**Your task:**
Send back all the data below, exactly as given.

**Data:**
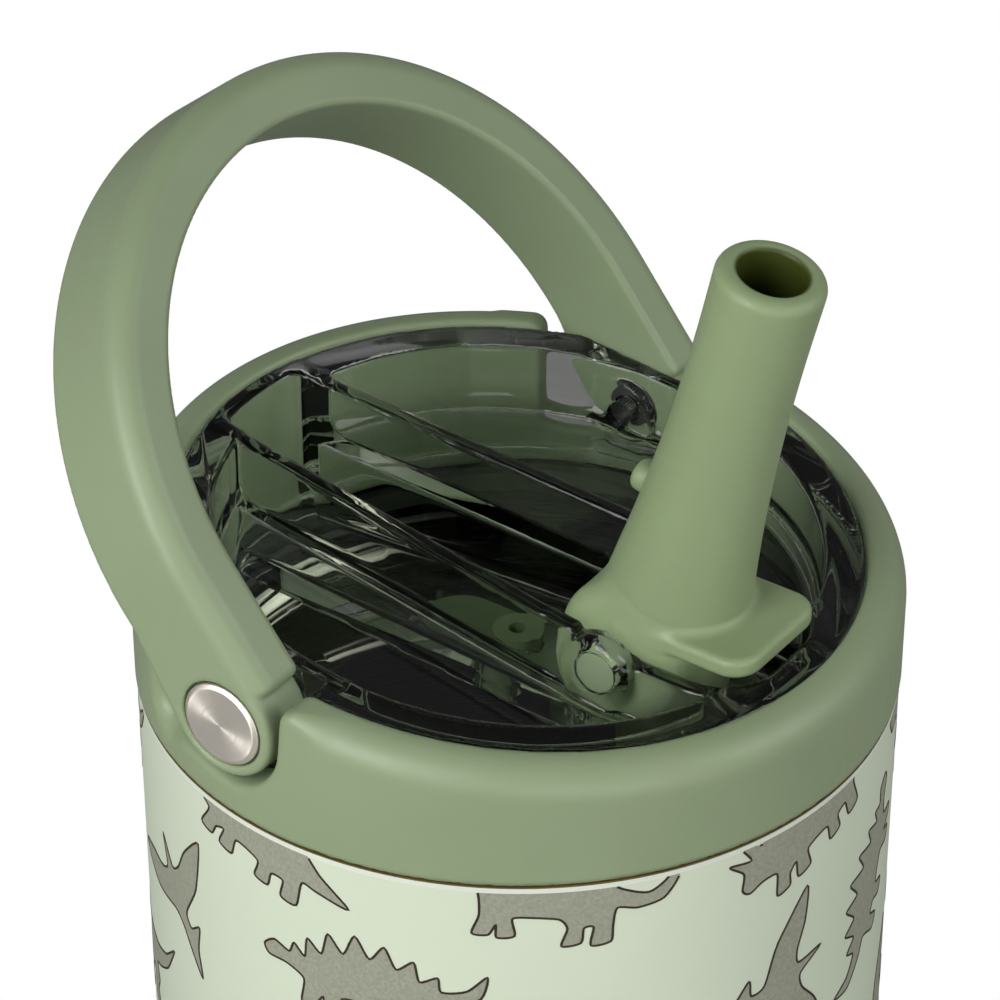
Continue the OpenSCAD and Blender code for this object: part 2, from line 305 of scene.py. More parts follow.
# ---- handle ----
def handle_distance(x, across, along):
    """Handle in its own axes: X, across the band, along the legs; origin on the pivot axis."""
    arch_centre = HANDLE_TOP - HANDLE_HALF
    out = np.where(along > arch_centre, np.hypot(x, along - arch_centre), np.abs(x))
    front = -across - HANDLE_JOG - HANDLE_WIDTH / 2
    # the back edge eases from the round ends to the band
    back = across - np.maximum(HANDLE_WIDTH / 2 - HANDLE_JOG, EAR_R - 0.154 * along)
    outer = out - HANDLE_HALF
    inner = HANDLE_HALF - HANDLE_THICK - out
    band = soft_both(outer, (outer + front + HANDLE_CHAMFER) / math.sqrt(2), 0.7)
    band = soft_both(band, front, 0.7)
    band = round_both(band, back, 0.6)
    band = round_both(band, inner, 0.6)
    # the legs narrow to the round ends, with a shoulder in front
    ear = np.hypot(across, along) - EAR_R
    ear = round_both(round_both(ear, outer, 0.8), inner, 0.6)
    return np.minimum(round_both(band, SHOULDER_FOOT - along, 1.1), ear)


def handle_with_seats(x, across, along):
    body = handle_distance(x, across, along)
    seat = np.hypot(across, along) - (CAP_R + 0.25)
    body = round_both(body, -np.maximum(seat, HANDLE_HALF - SEAT_SINK - np.abs(x)), 0.25)
    return body


HANDLE_PLACE = Matrix.Translation((0, PIVOT.y * MM, (SEAM + PIVOT.z) * MM)) @ Matrix.Rotation(-LEAN, 4, "X")


# ---- clear insert ----
INSERT_R = 38.0
INSERT_WALL = 2.0
SKIRT_R = 37.0
SKIRT_DEPTH = 13.0
CHANNEL_HALF = 9.0
CHANNEL_TAIL = 6.3
CHANNEL_REACH = 34.6
STEP_TOP = 13.2
CHANNEL_FLOOR = 2.6
CHANNEL_TOP = RIM_HEIGHT - 0.5
RIM_BORE = 33.4
PANEL_TOP = RIM_HEIGHT - 0.7
SHELF_TOP = 9.0
PANEL_FACE = HANDLE_HALF - HANDLE_THICK - 0.4
PANEL_MIDDLE = 9.6
PANEL_HALF = 13.4
PANEL_FOOT = 2.0
STEP_BACK = -14.8
RIB_HEIGHT = -10
RIB_HALF = 0.4
BOSS_R = 4.4
SCREW_BORE = 1.5
HINGE_BORE = 2.56
SEAT_HOLE = 7.6
VENT_HOLE = 2.8
VENT_REACH = 17.4
VENT_Y = HINGE.y + VENT_REACH


def insert_distance(x, y, z):
    """One clear moulding: wall, skirt, side shelves, spout channel, pivot bosses."""
    r = np.hypot(x, y)
    side = np.abs(x)
    wall = round_both(r - INSERT_R, rim_distance(y, z, CHANNEL_TOP), 0.4)
    wall = round_both(wall, 2.05 - z, 0.3)
    skirt = np.maximum(r - SKIRT_R, np.maximum(-SKIRT_DEPTH - z, z - 3))
    for k in range(3):
        rib = np.hypot(np.maximum(np.abs(z - RIB_HEIGHT) - RIB_HALF, 0), r - SKIRT_R) - 0.6
        turn = (np.degrees(np.arctan2(y, x)) - 120 * k - 60) % 360
        skirt = np.minimum(skirt, np.maximum(rib, np.abs(turn - 50) * 0.6 - 30))
    solid = np.minimum(wall, skirt)
    # open above and below the side shelves
    above = round_both(r - RIM_BORE, -rim_distance(y, z, SHELF_TOP), 2.5)
    below = np.maximum(r - SKIRT_R + INSERT_WALL, rim_distance(y, z, SHELF_TOP - INSERT_WALL))
    solid = round_both(solid, -above, 0.4)
    solid = soft_both(solid, -below, 1.2)
    # channel for the folded spout, with rounded wall tops
    narrowing = np.clip((y + 10) / (CHANNEL_REACH + 10), 0, 1) * (CHANNEL_HALF - CHANNEL_TAIL)
    plan = round_both(side - CHANNEL_HALF + narrowing, -CHANNEL_REACH - y, 6.0)
    block = np.maximum(plan - INSERT_WALL, CHANNEL_FLOOR - INSERT_WALL - z)
    block = round_both(block, rim_distance(y, z, CHANNEL_TOP), 0.5)
    block = round_both(block, -np.maximum(y - STEP_BACK, STEP_TOP - z), 0.5)
    block = np.maximum(block, r - INSERT_R + 0.4)
    hinge = np.hypot(y - HINGE.y, z - HINGE.z)
    ring = round_both(hinge - BOSS_R, side - CHANNEL_HALF - INSERT_WALL - 1.2, 1.0)
    ring = np.maximum(ring, CHANNEL_HALF + 0.5 - side)
    solid = soft_either(soft_either(solid, block, 0.9), ring, 1.2)
    # flat panels behind the collar openings, with the pivot bosses
    panel = round_both(side - PANEL_FACE, PANEL_FACE - INSERT_WALL - side, 0.4)
    reach = round_both(np.abs(y - PANEL_MIDDLE) - PANEL_HALF, rim_distance(y, z, PANEL_TOP), 1.5)
    panel = round_both(panel, reach, 0.5)
    panel = np.maximum(panel, PANEL_FOOT - z)
    panel = np.maximum(panel, r - INSERT_R + 0.2)
    pivot = np.hypot(y - PIVOT.y, z - PIVOT.z)
    boss = round_both(pivot - BOSS_R, PANEL_FACE - 3.2 - side, 0.5)
    boss = np.maximum(boss, side - PANEL_FACE)
    solid = soft_either(soft_either(solid, panel, 0.5), boss, 0.5)
    inside = round_both(plan, np.maximum(CHANNEL_FLOOR - z, r - INSERT_R + INSERT_WALL), 1.4)
    solid = round_both(solid, -inside, 0.5)
    opening = np.maximum(notch_distance(x, y, z) - 0.6, PANEL_FACE - side)
    solid = round_both(solid, -opening, 0.4)
    # screw holes through the panels, blind holes for the trunnions in the channel walls
    blind = np.maximum(hinge - HINGE_BORE, side - CHANNEL_HALF - INSERT_WALL - 0.4)
    bore = np.where(side > 25, pivot - SCREW_BORE, blind)
    solid = round_both(solid, -bore, 0.3)
    holes = np.minimum(np.hypot(x, y - HINGE.y) - SEAT_HOLE, np.hypot(x, y - VENT_Y) - VENT_HOLE)
    return np.maximum(solid, -np.maximum(holes, np.abs(z) - 5))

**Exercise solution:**
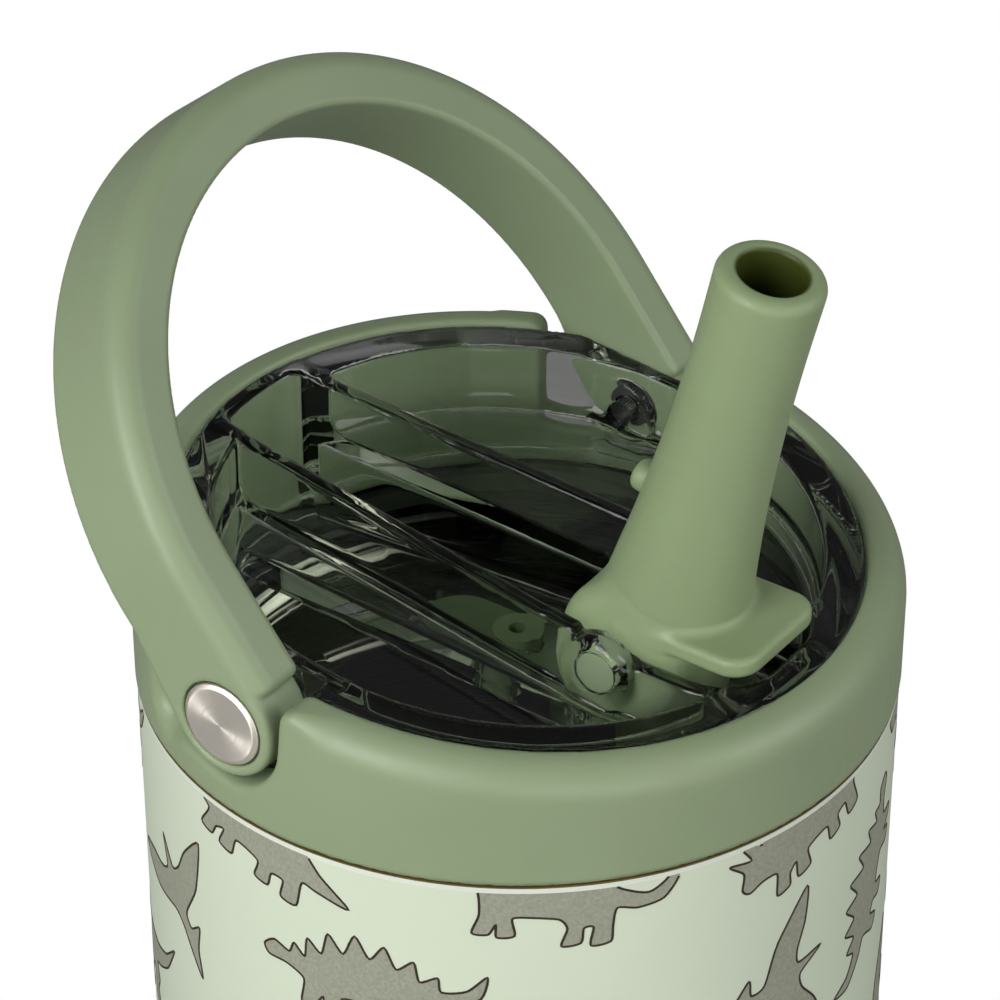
Continue the OpenSCAD and Blender code for this object: part 2, from line 305 of scene.py. More parts follow.
# ---- handle ----
def handle_distance(x, across, along):
    """Handle in its own axes: X, across the band, along the legs; origin on the pivot axis."""
    arch_centre = HANDLE_TOP - HANDLE_HALF
    out = np.where(along > arch_centre, np.hypot(x, along - arch_centre), np.abs(x))
    front = -across - HANDLE_JOG - HANDLE_WIDTH / 2
    # the back edge eases from the round ends to the band
    back = across - np.maximum(HANDLE_WIDTH / 2 - HANDLE_JOG, EAR_R - 0.154 * along)
    outer = out - HANDLE_HALF
    inner = HANDLE_HALF - HANDLE_THICK - out
    band = soft_both(outer, (outer + front + HANDLE_CHAMFER) / math.sqrt(2), 0.7)
    band = soft_both(band, front, 0.7)
    band = round_both(band, back, 0.6)
    band = round_both(band, inner, 0.6)
    # the legs narrow to the round ends, with a shoulder in front
    ear = np.hypot(across, along) - EAR_R
    ear = round_both(round_both(ear, outer, 0.8), inner, 0.6)
    return np.minimum(round_both(band, SHOULDER_FOOT - along, 1.1), ear)


def handle_with_seats(x, across, along):
    body = handle_distance(x, across, along)
    seat = np.hypot(across, along) - (CAP_R + 0.25)
    body = round_both(body, -np.maximum(seat, HANDLE_HALF - SEAT_SINK - np.abs(x)), 0.25)
    return body


HANDLE_PLACE = Matrix.Translation((0, PIVOT.y * MM, (SEAM + PIVOT.z) * MM)) @ Matrix.Rotation(-LEAN, 4, "X")


# ---- clear insert ----
INSERT_R = 38.0
INSERT_WALL = 2.0
SKIRT_R = 37.0
SKIRT_DEPTH = 13.0
CHANNEL_HALF = 9.0
CHANNEL_TAIL = 6.3
CHANNEL_REACH = 34.6
STEP_TOP = 13.2
CHANNEL_FLOOR = 2.6
CHANNEL_TOP = RIM_HEIGHT - 0.5
RIM_BORE = 33.4
PANEL_TOP = RIM_HEIGHT - 0.7
SHELF_TOP = 9.0
PANEL_FACE = HANDLE_HALF - HANDLE_THICK - 0.4
PANEL_MIDDLE = 9.6
PANEL_HALF = 13.4
PANEL_FOOT = 2.0
STEP_BACK = -14.8
RIB_HEIGHT = -10
RIB_HALF = 0.4
BOSS_R = 4.4
SCREW_BORE = 1.5
HINGE_BORE = 2.56
SEAT_HOLE = 7.6
VENT_HOLE = 2.8
VENT_REACH = 17.4
VENT_Y = HINGE.y + VENT_REACH


def insert_distance(x, y, z):
    """One clear moulding: wall, skirt, side shelves, spout channel, pivot bosses."""
    r = np.hypot(x, y)
    side = np.abs(x)
    wall = round_both(r - INSERT_R, rim_distance(y, z, CHANNEL_TOP), 0.4)
    wall = round_both(wall, 2.05 - z, 0.3)
    skirt = np.maximum(r - SKIRT_R, np.maximum(-SKIRT_DEPTH - z, z - 3))
    for k in range(3):
        rib = np.hypot(np.maximum(np.abs(z - RIB_HEIGHT) - RIB_HALF, 0), r - SKIRT_R) - 0.6
        turn = (np.degrees(np.arctan2(y, x)) - 120 * k - 60) % 360
        skirt = np.minimum(skirt, np.maximum(rib, np.abs(turn - 50) * 0.6 - 30))
    solid = np.minimum(wall, skirt)
    # open above and below the side shelves
    above = round_both(r - RIM_BORE, -rim_distance(y, z, SHELF_TOP), 2.5)
    below = np.maximum(r - SKIRT_R + INSERT_WALL, rim_distance(y, z, SHELF_TOP - INSERT_WALL))
    solid = round_both(solid, -above, 0.4)
    solid = soft_both(solid, -below, 1.2)
    # channel for the folded spout, with rounded wall tops
    narrowing = np.clip((y + 10) / (CHANNEL_REACH + 10), 0, 1) * (CHANNEL_HALF - CHANNEL_TAIL)
    plan = round_both(side - CHANNEL_HALF + narrowing, -CHANNEL_REACH - y, 6.0)
    block = np.maximum(plan - INSERT_WALL, CHANNEL_FLOOR - INSERT_WALL - z)
    block = round_both(block, rim_distance(y, z, CHANNEL_TOP), 0.5)
    block = round_both(block, -np.maximum(y - STEP_BACK, STEP_TOP - z), 0.5)
    block = np.maximum(block, r - INSERT_R + 0.4)
    hinge = np.hypot(y - HINGE.y, z - HINGE.z)
    ring = round_both(hinge - BOSS_R, side - CHANNEL_HALF - INSERT_WALL - 1.2, 1.0)
    ring = np.maximum(ring, CHANNEL_HALF + 0.5 - side)
    solid = soft_either(soft_either(solid, block, 0.9), ring, 1.2)
    # flat panels behind the collar openings, with the pivot bosses
    panel = round_both(side - PANEL_FACE, PANEL_FACE - INSERT_WALL - side, 0.4)
    reach = round_both(np.abs(y - PANEL_MIDDLE) - PANEL_HALF, rim_distance(y, z, PANEL_TOP), 1.5)
    panel = round_both(panel, reach, 0.5)
    panel = np.maximum(panel, PANEL_FOOT - z)
    panel = np.maximum(panel, r - INSERT_R + 0.2)
    pivot = np.hypot(y - PIVOT.y, z - PIVOT.z)
    boss = round_both(pivot - BOSS_R, PANEL_FACE - 3.2 - side, 0.5)
    boss = np.maximum(boss, side - PANEL_FACE)
    solid = soft_either(soft_either(solid, panel, 0.5), boss, 0.5)
    inside = round_both(plan, np.maximum(CHANNEL_FLOOR - z, r - INSERT_R + INSERT_WALL), 1.4)
    solid = round_both(solid, -inside, 0.5)
    opening = np.maximum(notch_distance(x, y, z) - 0.6, PANEL_FACE - side)
    solid = round_both(solid, -opening, 0.4)
    # screw holes through the panels, blind holes for the trunnions in the channel walls
    blind = np.maximum(hinge - HINGE_BORE, side - CHANNEL_HALF - INSERT_WALL - 0.4)
    bore = np.where(side > 25, pivot - SCREW_BORE, blind)
    solid = round_both(solid, -bore, 0.3)
    holes = np.minimum(np.hypot(x, y - HINGE.y) - SEAT_HOLE, np.hypot(x, y - VENT_Y) - VENT_HOLE)
    return np.maximum(solid, -np.maximum(holes, np.abs(z) - 5))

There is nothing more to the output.